Instructions to follow: Exactly the lines between the line containing "build_bench_boards()" and the line containing "low, high = Vector((1e9,)", together with those two lines, are to be output.

Information given:
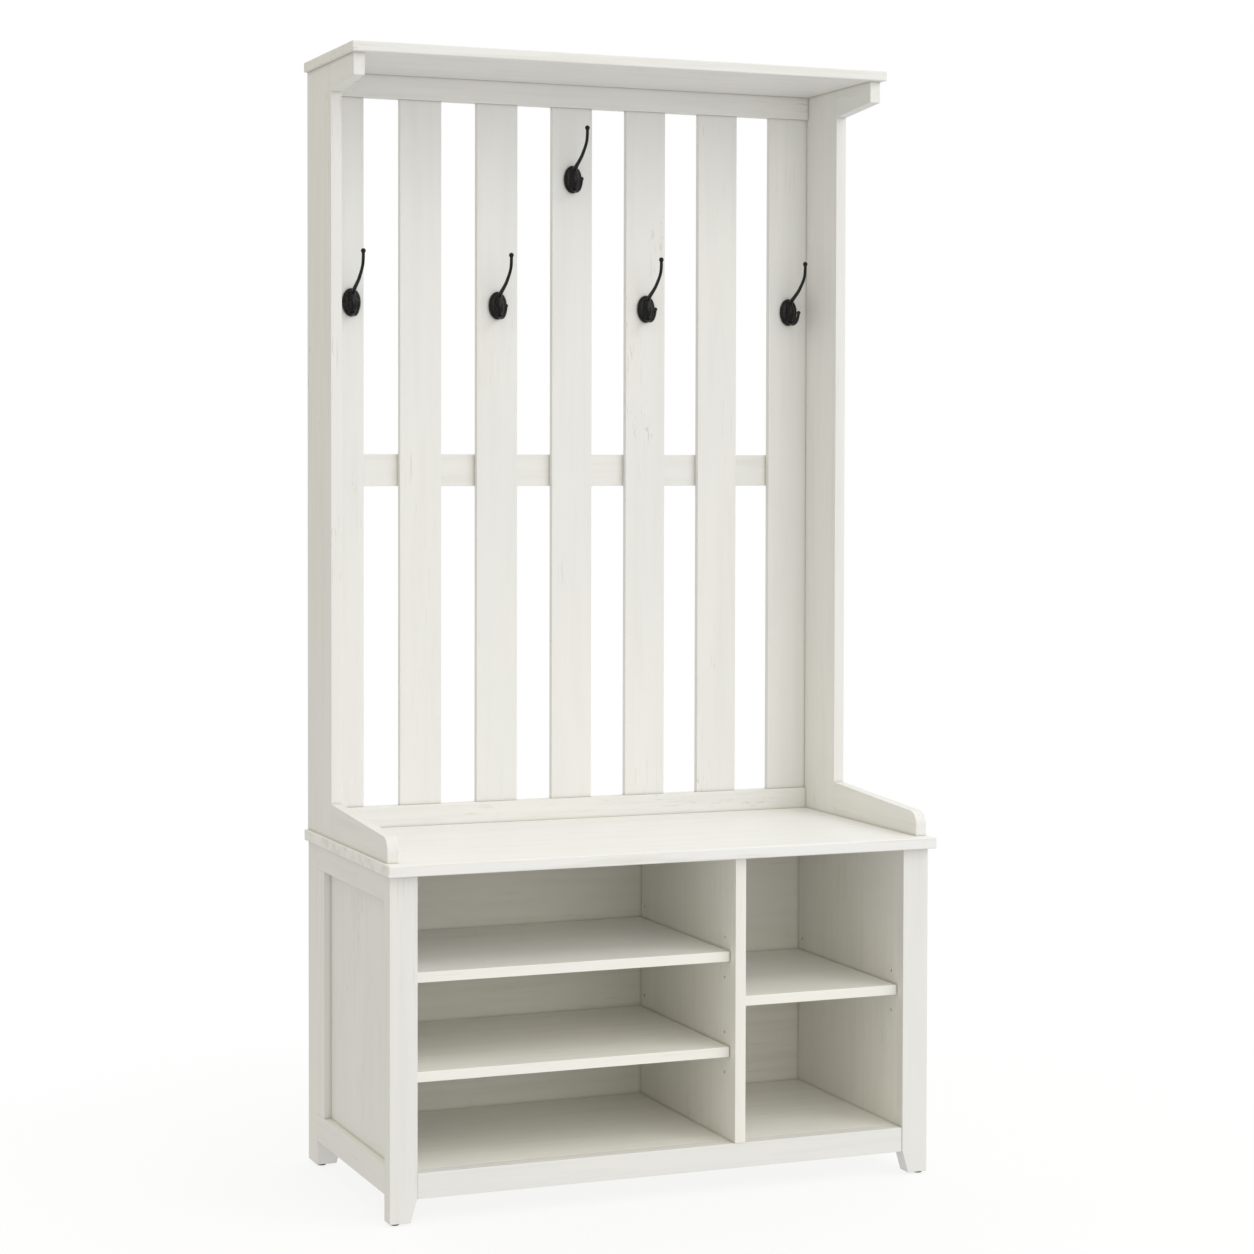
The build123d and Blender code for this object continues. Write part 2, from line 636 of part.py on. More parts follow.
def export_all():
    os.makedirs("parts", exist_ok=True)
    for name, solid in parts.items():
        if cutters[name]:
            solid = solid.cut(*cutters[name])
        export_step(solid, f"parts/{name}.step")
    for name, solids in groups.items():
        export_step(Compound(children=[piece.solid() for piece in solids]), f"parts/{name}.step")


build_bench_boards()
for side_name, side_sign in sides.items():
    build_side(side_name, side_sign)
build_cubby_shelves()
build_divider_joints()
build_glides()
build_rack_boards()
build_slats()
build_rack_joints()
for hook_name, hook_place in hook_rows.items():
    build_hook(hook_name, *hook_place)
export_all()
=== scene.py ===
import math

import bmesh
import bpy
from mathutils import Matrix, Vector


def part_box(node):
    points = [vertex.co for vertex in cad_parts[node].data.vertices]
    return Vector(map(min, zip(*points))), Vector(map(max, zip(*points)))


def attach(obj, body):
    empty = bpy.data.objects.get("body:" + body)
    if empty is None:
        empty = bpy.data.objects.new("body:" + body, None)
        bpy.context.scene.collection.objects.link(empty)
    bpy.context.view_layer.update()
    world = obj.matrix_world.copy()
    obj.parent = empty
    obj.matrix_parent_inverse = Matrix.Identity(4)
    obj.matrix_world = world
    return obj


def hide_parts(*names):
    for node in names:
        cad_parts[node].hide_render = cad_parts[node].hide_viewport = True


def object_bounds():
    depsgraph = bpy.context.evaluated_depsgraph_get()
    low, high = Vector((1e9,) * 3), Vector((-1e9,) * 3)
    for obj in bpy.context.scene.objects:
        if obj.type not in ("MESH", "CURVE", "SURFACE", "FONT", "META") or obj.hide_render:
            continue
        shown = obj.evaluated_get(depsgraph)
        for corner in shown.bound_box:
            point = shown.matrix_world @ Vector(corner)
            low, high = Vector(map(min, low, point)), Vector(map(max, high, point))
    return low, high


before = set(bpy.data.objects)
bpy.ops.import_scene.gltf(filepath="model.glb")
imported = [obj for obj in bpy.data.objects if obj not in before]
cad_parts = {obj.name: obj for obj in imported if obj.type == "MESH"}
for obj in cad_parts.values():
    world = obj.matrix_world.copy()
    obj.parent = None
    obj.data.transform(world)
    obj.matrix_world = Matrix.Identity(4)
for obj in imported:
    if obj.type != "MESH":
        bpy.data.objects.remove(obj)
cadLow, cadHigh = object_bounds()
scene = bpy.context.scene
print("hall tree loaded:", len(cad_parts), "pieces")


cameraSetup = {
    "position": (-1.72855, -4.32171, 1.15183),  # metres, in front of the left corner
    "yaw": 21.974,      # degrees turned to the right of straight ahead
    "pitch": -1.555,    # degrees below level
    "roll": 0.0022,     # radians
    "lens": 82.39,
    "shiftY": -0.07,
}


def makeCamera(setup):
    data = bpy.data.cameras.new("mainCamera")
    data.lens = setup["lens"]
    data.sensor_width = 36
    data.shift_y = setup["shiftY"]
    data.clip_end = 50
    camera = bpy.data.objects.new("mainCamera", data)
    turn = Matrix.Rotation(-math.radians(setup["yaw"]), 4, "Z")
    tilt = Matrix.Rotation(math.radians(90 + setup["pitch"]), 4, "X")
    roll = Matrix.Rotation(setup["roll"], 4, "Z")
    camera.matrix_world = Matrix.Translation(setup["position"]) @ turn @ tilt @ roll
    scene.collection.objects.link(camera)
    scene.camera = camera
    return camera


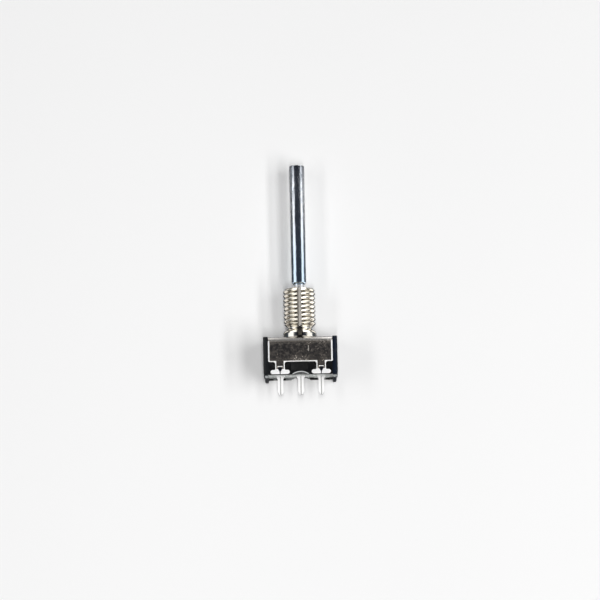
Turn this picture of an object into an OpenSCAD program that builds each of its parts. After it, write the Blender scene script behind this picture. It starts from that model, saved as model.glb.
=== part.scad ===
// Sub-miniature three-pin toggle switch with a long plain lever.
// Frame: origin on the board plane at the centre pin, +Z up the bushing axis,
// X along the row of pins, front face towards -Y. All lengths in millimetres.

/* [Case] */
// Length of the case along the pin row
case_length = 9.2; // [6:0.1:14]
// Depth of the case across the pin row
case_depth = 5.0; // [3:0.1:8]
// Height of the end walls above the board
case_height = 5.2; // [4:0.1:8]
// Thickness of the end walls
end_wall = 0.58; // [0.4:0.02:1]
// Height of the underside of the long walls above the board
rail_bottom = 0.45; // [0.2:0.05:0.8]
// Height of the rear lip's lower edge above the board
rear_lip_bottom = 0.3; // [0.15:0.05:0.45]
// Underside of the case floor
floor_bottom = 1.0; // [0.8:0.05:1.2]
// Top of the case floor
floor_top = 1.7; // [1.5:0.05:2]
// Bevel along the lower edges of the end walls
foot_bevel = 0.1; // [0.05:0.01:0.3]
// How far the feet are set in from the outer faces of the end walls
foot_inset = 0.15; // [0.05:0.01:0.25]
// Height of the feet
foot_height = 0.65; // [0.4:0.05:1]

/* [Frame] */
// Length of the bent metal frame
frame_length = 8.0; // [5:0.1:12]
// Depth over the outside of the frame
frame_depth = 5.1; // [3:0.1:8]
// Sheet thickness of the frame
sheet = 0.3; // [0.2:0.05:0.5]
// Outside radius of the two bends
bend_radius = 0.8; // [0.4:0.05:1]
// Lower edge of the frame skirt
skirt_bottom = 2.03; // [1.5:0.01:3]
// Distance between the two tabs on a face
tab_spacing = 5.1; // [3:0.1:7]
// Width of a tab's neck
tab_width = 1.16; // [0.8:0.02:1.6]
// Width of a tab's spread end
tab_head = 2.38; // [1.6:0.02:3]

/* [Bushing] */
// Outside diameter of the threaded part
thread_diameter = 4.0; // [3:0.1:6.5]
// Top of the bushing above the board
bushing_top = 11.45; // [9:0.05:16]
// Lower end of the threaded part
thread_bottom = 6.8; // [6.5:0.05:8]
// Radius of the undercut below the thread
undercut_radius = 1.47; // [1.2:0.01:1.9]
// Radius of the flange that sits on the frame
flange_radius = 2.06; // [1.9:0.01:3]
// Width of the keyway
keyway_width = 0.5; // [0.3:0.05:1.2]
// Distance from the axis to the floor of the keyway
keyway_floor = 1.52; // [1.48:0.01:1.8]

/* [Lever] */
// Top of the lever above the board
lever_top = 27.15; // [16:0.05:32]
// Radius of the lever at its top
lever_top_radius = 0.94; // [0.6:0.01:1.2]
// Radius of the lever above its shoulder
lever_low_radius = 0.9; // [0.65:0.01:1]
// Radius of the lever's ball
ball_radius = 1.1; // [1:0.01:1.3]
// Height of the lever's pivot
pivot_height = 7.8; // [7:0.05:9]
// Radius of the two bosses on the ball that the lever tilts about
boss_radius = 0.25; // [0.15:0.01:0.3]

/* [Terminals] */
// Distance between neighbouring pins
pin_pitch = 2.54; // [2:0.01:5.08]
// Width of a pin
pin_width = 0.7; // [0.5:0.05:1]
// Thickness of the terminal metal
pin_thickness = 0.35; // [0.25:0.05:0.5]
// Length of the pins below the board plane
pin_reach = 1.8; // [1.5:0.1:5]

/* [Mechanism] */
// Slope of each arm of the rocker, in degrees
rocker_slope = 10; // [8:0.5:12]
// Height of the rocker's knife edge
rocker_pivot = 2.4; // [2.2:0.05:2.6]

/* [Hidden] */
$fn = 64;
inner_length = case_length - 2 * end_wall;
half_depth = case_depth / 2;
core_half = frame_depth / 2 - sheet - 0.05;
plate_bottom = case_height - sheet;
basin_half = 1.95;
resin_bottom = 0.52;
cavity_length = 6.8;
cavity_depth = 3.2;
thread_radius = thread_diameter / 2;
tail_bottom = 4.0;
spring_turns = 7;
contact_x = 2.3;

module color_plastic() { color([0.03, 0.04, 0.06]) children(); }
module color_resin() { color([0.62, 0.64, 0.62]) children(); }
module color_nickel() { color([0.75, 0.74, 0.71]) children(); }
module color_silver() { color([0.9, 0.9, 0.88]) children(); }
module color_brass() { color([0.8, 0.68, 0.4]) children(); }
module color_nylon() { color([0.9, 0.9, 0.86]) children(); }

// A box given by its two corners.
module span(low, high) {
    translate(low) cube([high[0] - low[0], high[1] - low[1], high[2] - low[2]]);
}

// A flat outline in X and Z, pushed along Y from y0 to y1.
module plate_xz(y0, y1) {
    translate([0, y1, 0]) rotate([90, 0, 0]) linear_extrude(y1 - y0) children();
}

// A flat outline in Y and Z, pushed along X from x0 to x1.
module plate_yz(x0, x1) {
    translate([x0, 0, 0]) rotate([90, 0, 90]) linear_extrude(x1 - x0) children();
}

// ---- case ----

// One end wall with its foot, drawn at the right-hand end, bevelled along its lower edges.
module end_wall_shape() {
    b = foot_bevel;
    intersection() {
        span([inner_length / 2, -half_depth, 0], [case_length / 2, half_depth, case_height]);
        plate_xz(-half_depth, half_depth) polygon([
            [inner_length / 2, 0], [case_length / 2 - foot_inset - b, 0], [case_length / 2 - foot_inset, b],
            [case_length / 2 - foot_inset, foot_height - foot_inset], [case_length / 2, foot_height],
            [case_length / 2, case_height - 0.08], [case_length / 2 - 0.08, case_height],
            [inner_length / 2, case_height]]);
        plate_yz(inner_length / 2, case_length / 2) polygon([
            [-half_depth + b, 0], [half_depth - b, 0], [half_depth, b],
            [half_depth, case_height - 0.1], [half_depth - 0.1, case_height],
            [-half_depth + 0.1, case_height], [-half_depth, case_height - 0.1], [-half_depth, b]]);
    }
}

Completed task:
build_bench_boards()
for side_name, side_sign in sides.items():
    build_side(side_name, side_sign)
build_cubby_shelves()
build_divider_joints()
build_glides()
build_rack_boards()
build_slats()
build_rack_joints()
for hook_name, hook_place in hook_rows.items():
    build_hook(hook_name, *hook_place)
export_all()
=== scene.py ===
import math

import bmesh
import bpy
from mathutils import Matrix, Vector


def part_box(node):
    points = [vertex.co for vertex in cad_parts[node].data.vertices]
    return Vector(map(min, zip(*points))), Vector(map(max, zip(*points)))


def attach(obj, body):
    empty = bpy.data.objects.get("body:" + body)
    if empty is None:
        empty = bpy.data.objects.new("body:" + body, None)
        bpy.context.scene.collection.objects.link(empty)
    bpy.context.view_layer.update()
    world = obj.matrix_world.copy()
    obj.parent = empty
    obj.matrix_parent_inverse = Matrix.Identity(4)
    obj.matrix_world = world
    return obj


def hide_parts(*names):
    for node in names:
        cad_parts[node].hide_render = cad_parts[node].hide_viewport = True


def object_bounds():
    depsgraph = bpy.context.evaluated_depsgraph_get()
    low, high = Vector((1e9,) * 3), Vector((-1e9,) * 3)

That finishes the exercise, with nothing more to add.